Ankara'da da basıldı
22 ocak 1995 gecesi, onları Seyran-bağları Murat Mahallesi'ndeki evde polisle birlikte bastırdı. Ankara 9'uncu Asliye Ceza Mahkemesi'nde kamu davası açıldı. H.E'nin müvekkili, ünlü davaların avukatı Burhan Apaydın oldu. Mahkeme, H.E'yi, gelini G.E ile karı koca gibi yaşayarak zina suçu işlediğine kanaat getirerek bir yıl hapis cezasına çaptırdı. G.E'ye verilen bir yıl hapis cezası ise tecil edildi.

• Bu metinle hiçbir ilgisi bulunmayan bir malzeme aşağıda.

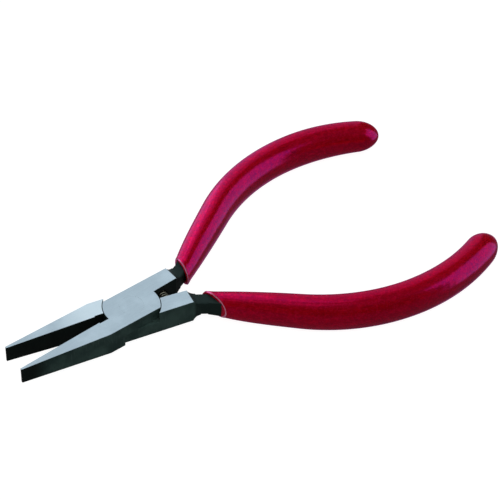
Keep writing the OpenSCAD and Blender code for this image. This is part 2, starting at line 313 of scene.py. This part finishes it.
def vinyl_material():
    """Crimson dipped vinyl with pearl flake in it: a glossy skin whose gloss shifts to violet."""
    material, tree, shader = new_material("pearl_vinyl")
    point = place(tree)
    flat_map = node(tree, "ShaderNodeUVMap", {"uv_map": "grip"}).outputs["UV"]
    along, around = axis_values(tree, flat_map)[:2]
    flake = node(tree, "ShaderNodeTexVoronoi", {"feature": "F1"}, Vector=point, Scale=FLAKE_SCALE)
    glint = axis_values(tree, flake.outputs["Color"])[0]
    cloud = noise_value(tree, point, VINYL_CLOUD_SCALE, 3)
    waves = noise_value(tree, point, WAVE_SCALE, 2)
    mottle = noise_value(tree, point, MOTTLE_SCALE, 4, 0.65)
    grain = noise_value(tree, point, GRAIN_SCALE, 2)
    runs = skin_noise(tree, along, around, RUN_SCALE, 3, 0.5)
    fine_runs = skin_noise(tree, along, around, FINE_RUN_SCALE, 3, 0.6)

    skin = mix_colour(tree, ramp(tree, cloud, 0.35, 0.65), (0.47, 0.0005, 0.0012), (0.54, 0.0007, 0.0018))
    skin = layer(tree, skin, ramp(tree, runs, 0.45, 0.75), 0.35, (0.40, 0.0004, 0.0010))
    skin = layer(tree, skin, ramp(tree, fine_runs, 0.52, 0.72), 0.6, (0.27, 0.0003, 0.0008))
    skin = layer(tree, skin, ramp(tree, mottle, 0.48, 0.66), 0.7, (0.74, 0.0016, 0.010))
    skin = layer(tree, skin, ramp(tree, glint, 0.55, 1.0), 0.65, (0.86, 0.006, 0.034))
    skin = layer(tree, skin, ramp(tree, glint, 0.34, 0.0), 0.50, (0.27, 0.0004, 0.001))
    # Painted highlight: a pale pink line along the outer edge of the lip, as if it caught the light.
    lip_highlight = maths(tree, "MULTIPLY", ramp(tree, along, -0.85 * LIP_RADIUS, -0.5 * LIP_RADIUS),
                     ramp(tree, along, 0.1 * LIP_RADIUS, -0.2 * LIP_RADIUS))
    skin = layer(tree, skin, lip_highlight, 0.85, (0.86, 0.34, 0.46))

    plug(tree, shader.inputs["Base Color"], skin)
    plug(tree, shader.inputs["Metallic"], mix_value(tree, glint, 0.26, 0.50))
    plug(tree, shader.inputs["Roughness"],
         maths(tree, "ADD", mix_value(tree, grain, 0.08, 0.20), maths(tree, "MULTIPLY", mottle, 0.10)))
    shader.inputs["Specular IOR Level"].default_value = 1.0
    shader.inputs["Specular Tint"].default_value = colour(0.21, 0.07, 1.0)
    soft = bump(tree, cloud, 0.25 * MM, 0.35)
    rippled = bump(tree, waves, 0.10 * MM, 0.35, soft)
    relief = mix_value(tree, 0.5, grain, glint)
    plug(tree, shader.inputs["Normal"], bump(tree, relief, 0.012 * MM, 0.5, rippled))
    return material


# ---- Meshes

def heading(angle):
    return Vector((math.cos(angle), math.sin(angle)))


BEND_START = HANDLE_START + HANDLE_STRAIGHT * heading(HANDLE_ANGLE)
BEND_CENTRE = BEND_START + BEND_RADIUS * heading(HANDLE_ANGLE - math.pi / 2)


def handle_heading(s):
    return HANDLE_ANGLE - max(0, s - HANDLE_STRAIGHT) / BEND_RADIUS


def handle_point(s):
    """The handle's middle line: straight, then one bend back towards the centreline."""
    if s < HANDLE_STRAIGHT:
        return HANDLE_START + s * heading(HANDLE_ANGLE)
    return BEND_CENTRE + BEND_RADIUS * heading(handle_heading(s) + math.pi / 2)


def bulge(x, power):
    """A cosine or sine pushed outwards, so that a ring is squarer the higher its power is."""
    return math.copysign(abs(x) ** (2 / power), x)


def oval_ring(s, slant, half, power, count):
    """An oval ring about the handle's middle line, turned from square across it by its slant."""
    across = heading(handle_heading(s) + math.pi / 2 - slant) / math.cos(slant)
    centre = handle_point(s)
    ring = []
    for i in range(count):
        turn = 2 * math.pi * i / count
        flat = centre + across * half.x * bulge(math.cos(turn), power)
        ring.append(Vector((flat.x, flat.y, MID_HEIGHT + half.y * bulge(math.sin(turn), power))))
    return ring


def ease(start, end, past, length):
    """From start to end, most of it within one length."""
    return end + (start - end) * math.exp(-past / length)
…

Yargıtay 5. Ceza Dairesi 21 Nisan 1998'de her ikisinin de cezasını onadı. Zina davası sürerken, 1995 yılı mart ayında eşinden boşanan H.E, iki yıl önce yeni bir evlilik yaptı. Şimdi geçmişin izlerini silip, bozulan işlerini yoluna koymaya çalışıyor.
Ölüm tehditleri
Zina davası sürerken, eşinin peşini bırakmasını isteyen babasının evini basıp, öldürmek istediğini ve ölüm tehditlerinin arkasının kesilmediğini söylüyor H.E. Mahkemeden çıkarken kendisini vurmak isteyen silahlı şahısları bir dinlenme tesisinde yakaladıklarını söyleyen H.E, ‘‘Adamlar, beni vurmak için babamdan para aldıklarını itiraf etti. Olayın namus meselesi olduğunu öğrenince özür dileyip gittiler’’ diyor.